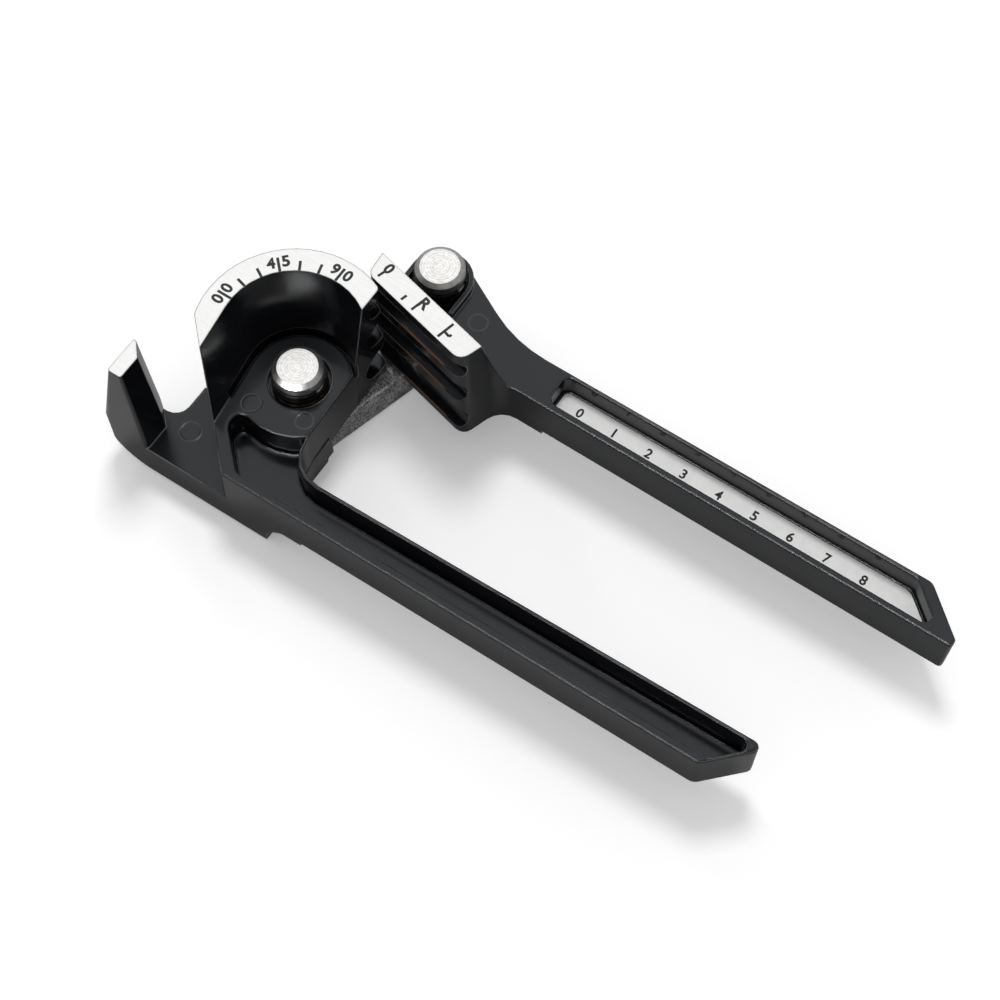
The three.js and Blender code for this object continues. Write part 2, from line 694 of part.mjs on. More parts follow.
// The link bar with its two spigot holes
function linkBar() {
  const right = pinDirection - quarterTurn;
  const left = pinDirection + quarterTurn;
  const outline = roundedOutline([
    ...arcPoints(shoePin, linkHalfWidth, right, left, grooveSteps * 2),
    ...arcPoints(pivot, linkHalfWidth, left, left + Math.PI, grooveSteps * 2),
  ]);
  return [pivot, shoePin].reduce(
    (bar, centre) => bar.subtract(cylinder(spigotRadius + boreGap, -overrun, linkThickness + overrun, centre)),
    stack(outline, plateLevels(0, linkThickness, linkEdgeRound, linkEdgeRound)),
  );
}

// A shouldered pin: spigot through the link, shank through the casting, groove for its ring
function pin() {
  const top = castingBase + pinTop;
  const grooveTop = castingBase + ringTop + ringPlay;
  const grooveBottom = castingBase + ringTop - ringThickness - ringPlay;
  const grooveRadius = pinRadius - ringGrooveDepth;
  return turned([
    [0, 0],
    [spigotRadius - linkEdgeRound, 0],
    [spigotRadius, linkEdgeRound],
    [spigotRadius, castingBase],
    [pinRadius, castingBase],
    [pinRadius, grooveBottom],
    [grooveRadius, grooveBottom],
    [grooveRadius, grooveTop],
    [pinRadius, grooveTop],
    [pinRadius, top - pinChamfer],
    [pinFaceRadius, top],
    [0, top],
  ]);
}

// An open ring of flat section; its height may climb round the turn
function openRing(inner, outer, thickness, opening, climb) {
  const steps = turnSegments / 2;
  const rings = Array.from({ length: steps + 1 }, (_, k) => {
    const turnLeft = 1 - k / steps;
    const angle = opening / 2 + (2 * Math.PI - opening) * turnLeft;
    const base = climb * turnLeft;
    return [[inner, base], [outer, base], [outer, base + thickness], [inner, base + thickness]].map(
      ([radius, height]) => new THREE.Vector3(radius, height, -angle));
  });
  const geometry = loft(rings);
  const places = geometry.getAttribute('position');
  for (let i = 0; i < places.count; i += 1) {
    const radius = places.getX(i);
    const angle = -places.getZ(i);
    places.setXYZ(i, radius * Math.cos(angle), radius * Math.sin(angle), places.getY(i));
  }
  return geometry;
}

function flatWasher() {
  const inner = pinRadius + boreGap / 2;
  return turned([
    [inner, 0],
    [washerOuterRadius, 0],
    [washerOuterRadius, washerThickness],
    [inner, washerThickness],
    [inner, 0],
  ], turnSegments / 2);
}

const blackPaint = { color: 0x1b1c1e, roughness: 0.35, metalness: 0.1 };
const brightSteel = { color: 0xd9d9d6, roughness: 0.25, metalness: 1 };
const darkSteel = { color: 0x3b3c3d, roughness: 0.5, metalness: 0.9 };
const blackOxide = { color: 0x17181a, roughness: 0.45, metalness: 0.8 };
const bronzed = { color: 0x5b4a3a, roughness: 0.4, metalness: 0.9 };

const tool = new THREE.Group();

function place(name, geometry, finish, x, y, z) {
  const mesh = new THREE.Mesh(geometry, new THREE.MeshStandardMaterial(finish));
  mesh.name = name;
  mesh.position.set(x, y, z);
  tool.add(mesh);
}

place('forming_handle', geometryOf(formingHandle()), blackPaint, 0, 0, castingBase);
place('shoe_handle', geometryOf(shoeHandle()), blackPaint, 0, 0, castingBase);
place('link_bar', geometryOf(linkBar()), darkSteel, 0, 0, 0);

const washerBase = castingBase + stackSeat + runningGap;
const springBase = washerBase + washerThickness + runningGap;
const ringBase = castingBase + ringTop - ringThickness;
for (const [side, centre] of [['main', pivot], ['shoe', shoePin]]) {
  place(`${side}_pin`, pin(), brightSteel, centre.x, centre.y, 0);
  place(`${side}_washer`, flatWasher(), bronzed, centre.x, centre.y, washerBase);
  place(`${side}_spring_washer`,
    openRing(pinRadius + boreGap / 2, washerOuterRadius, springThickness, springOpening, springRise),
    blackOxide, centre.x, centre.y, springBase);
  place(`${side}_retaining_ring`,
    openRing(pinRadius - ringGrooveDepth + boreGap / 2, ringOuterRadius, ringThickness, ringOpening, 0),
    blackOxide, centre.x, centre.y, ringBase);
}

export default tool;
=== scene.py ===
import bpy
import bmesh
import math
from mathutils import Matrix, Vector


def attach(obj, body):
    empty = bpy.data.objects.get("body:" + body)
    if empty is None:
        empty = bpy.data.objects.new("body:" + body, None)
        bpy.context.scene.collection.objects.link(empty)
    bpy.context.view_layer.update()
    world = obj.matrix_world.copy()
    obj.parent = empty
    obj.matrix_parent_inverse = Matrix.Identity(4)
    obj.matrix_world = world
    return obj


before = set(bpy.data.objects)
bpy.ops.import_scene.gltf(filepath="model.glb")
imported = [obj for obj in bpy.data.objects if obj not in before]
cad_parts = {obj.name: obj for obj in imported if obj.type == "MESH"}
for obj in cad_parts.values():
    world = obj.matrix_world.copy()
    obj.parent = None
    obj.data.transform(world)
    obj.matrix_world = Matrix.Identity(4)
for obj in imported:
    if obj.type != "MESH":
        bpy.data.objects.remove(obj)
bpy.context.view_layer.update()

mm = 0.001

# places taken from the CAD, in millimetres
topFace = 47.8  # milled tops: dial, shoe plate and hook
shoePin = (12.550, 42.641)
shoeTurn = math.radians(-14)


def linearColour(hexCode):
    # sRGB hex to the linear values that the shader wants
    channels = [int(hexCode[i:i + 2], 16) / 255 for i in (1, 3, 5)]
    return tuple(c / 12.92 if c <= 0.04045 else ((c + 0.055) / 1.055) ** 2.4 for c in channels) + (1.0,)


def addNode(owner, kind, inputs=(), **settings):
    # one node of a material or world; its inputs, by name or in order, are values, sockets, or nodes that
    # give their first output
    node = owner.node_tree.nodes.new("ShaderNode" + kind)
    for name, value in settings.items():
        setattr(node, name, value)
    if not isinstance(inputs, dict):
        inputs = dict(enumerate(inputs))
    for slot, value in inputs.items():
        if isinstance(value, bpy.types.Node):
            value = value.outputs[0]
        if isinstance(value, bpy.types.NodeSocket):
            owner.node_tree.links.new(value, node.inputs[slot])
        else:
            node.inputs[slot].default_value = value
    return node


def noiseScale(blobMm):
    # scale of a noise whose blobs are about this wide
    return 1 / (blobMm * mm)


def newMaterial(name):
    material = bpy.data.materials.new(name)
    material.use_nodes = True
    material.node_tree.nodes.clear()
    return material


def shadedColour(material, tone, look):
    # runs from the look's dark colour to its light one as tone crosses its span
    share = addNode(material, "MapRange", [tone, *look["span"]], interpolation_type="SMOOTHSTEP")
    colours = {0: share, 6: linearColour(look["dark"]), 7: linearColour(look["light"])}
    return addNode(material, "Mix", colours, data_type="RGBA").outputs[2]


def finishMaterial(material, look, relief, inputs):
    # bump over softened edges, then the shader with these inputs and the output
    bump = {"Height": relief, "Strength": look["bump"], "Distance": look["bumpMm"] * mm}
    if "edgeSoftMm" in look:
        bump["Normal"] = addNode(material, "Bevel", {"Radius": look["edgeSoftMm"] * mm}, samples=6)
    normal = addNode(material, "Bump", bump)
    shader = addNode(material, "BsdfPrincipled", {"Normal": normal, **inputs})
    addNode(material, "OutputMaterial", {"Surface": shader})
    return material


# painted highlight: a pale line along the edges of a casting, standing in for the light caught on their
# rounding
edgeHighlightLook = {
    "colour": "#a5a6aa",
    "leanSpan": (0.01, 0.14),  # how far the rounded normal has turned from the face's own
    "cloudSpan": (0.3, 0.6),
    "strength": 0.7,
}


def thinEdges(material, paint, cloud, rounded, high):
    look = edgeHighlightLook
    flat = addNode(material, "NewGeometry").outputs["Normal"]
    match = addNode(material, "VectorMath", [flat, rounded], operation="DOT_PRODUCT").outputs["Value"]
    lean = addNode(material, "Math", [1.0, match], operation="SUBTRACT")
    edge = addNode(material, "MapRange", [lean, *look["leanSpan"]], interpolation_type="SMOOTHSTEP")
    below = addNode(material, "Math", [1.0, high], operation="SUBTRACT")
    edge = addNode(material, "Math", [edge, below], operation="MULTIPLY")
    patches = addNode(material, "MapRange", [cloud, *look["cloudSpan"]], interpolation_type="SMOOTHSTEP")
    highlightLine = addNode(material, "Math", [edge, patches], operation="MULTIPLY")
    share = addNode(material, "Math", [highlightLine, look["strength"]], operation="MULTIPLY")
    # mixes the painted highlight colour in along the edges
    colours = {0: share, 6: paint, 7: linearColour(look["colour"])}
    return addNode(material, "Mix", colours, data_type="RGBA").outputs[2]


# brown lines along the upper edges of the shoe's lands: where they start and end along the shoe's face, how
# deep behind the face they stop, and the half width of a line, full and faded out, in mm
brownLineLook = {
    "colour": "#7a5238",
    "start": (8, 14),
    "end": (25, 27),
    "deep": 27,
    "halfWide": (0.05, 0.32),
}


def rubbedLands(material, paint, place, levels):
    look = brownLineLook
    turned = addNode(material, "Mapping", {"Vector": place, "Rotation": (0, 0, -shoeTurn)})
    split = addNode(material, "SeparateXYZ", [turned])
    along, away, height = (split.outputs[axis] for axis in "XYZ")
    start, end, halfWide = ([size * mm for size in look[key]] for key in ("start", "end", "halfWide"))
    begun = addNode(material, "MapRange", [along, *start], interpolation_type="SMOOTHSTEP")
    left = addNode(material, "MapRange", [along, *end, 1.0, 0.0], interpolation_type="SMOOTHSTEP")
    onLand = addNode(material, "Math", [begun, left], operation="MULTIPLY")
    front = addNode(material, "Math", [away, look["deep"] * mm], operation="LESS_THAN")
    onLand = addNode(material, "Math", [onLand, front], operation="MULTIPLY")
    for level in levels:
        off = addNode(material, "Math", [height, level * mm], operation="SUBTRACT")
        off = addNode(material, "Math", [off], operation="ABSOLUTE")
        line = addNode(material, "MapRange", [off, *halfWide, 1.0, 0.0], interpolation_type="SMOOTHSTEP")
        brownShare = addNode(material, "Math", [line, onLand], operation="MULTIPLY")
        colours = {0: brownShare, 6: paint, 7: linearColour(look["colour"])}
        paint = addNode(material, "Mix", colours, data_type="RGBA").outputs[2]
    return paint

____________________

Goal of the exercise = The lines above from the one containing "const washerBase = castingBase" through the one containing "obj.matrix_parent_inverse = Matrix.Identity(4)" are to be set down exactly, and no others.

Correct answer =
const washerBase = castingBase + stackSeat + runningGap;
const springBase = washerBase + washerThickness + runningGap;
const ringBase = castingBase + ringTop - ringThickness;
for (const [side, centre] of [['main', pivot], ['shoe', shoePin]]) {
  place(`${side}_pin`, pin(), brightSteel, centre.x, centre.y, 0);
  place(`${side}_washer`, flatWasher(), bronzed, centre.x, centre.y, washerBase);
  place(`${side}_spring_washer`,
    openRing(pinRadius + boreGap / 2, washerOuterRadius, springThickness, springOpening, springRise),
    blackOxide, centre.x, centre.y, springBase);
  place(`${side}_retaining_ring`,
    openRing(pinRadius - ringGrooveDepth + boreGap / 2, ringOuterRadius, ringThickness, ringOpening, 0),
    blackOxide, centre.x, centre.y, ringBase);
}

export default tool;
=== scene.py ===
import bpy
import bmesh
import math
from mathutils import Matrix, Vector


def attach(obj, body):
    empty = bpy.data.objects.get("body:" + body)
    if empty is None:
        empty = bpy.data.objects.new("body:" + body, None)
        bpy.context.scene.collection.objects.link(empty)
    bpy.context.view_layer.update()
    world = obj.matrix_world.copy()
    obj.parent = empty
    obj.matrix_parent_inverse = Matrix.Identity(4)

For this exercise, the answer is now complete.